A review: Tom Evslin suggested that we should do some self-criticism of the internet’s response to recent disasters: What should and can we do better?

Needs: We need a place to communicate. Is a wiki enough? Do we need a blog and a forum?

David Weinberger suggests that we need tags or a microformat so the things people do in our distributed places can be discovered.

What else?

Field day: Jeff Pulver is suggesting that the web, like ham radio operators, hold a field day to test what it can do.

Meeting: Yes? No?

Names: Who’s doing what?

We’ll be together just an hour or two. Nothing will be accomplished. Much should be started.

I would love to have a volunteer at the meeting act as wikimaster to record ideas and issues. Thanks to Ross Mayfield at Socialtext and the great work of Greg Burton, we’ll soon have a new wiki at

Recovery 2.0 Help: Meeting space in S.F.?

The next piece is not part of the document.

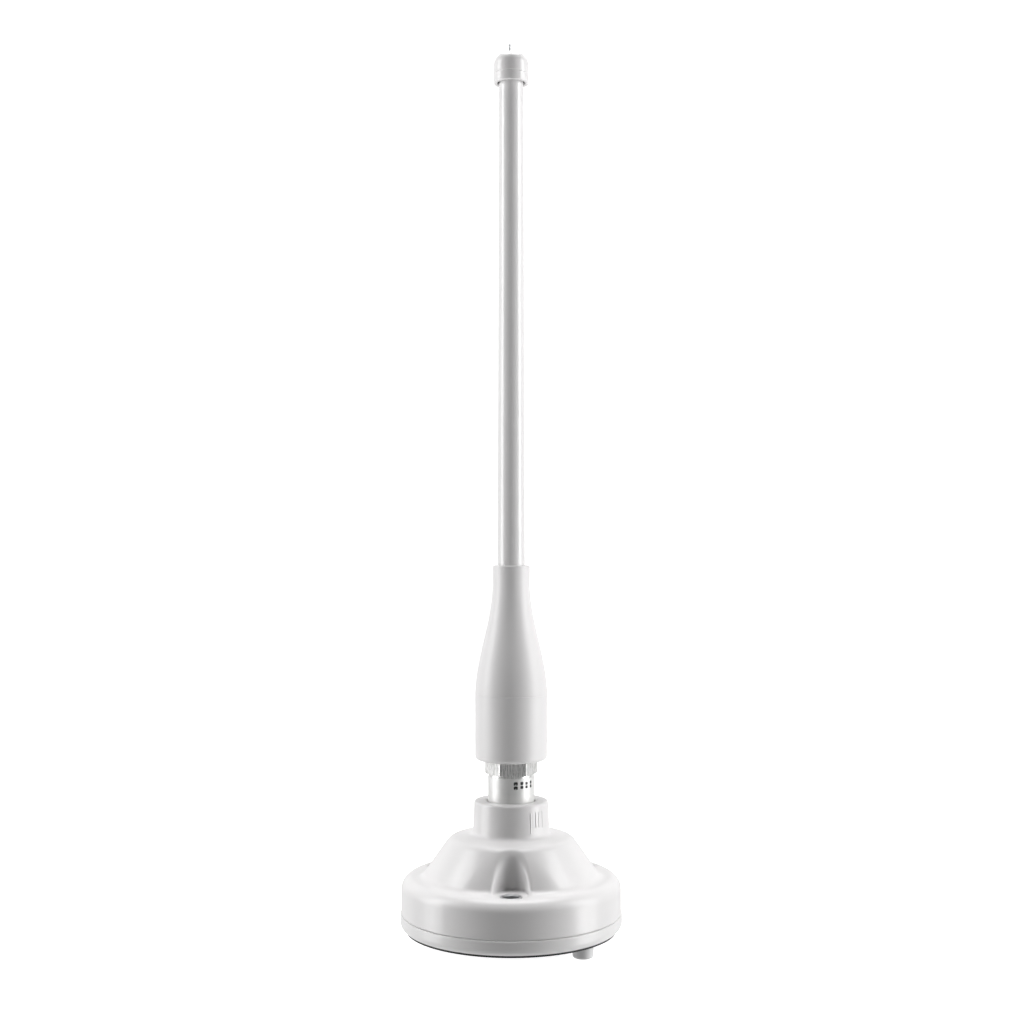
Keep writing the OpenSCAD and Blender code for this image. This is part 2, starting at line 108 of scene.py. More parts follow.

I was just told that Web 2.0 is switching the Recovery 2.0 meeting to 8p on Thursday, Oct. 6 so as not to conflict with an AT&T party (yes, one wonders what they have to party about). The problem with this is that I already had been warned that many or most participants in Recovery 2.0 had dinners planned that night. So 8p won’t work. Thus I need your help: Can anyone volunteer space near the meeting hotel (a large office… the Apple store… a church….) for an hour or two? Email or comment if you can help. Thanks much.

UPDATE: The good folks at Web 2.0 moved a mountain and we’re back on at 6p in the Olympic Room of the conference hotel.

I am amazed, though that only five minutes after posting this, I had four offers for space for the meeting near the hotel in San Francisco. This web this never ceases to amaze. Thank you all very much for you help.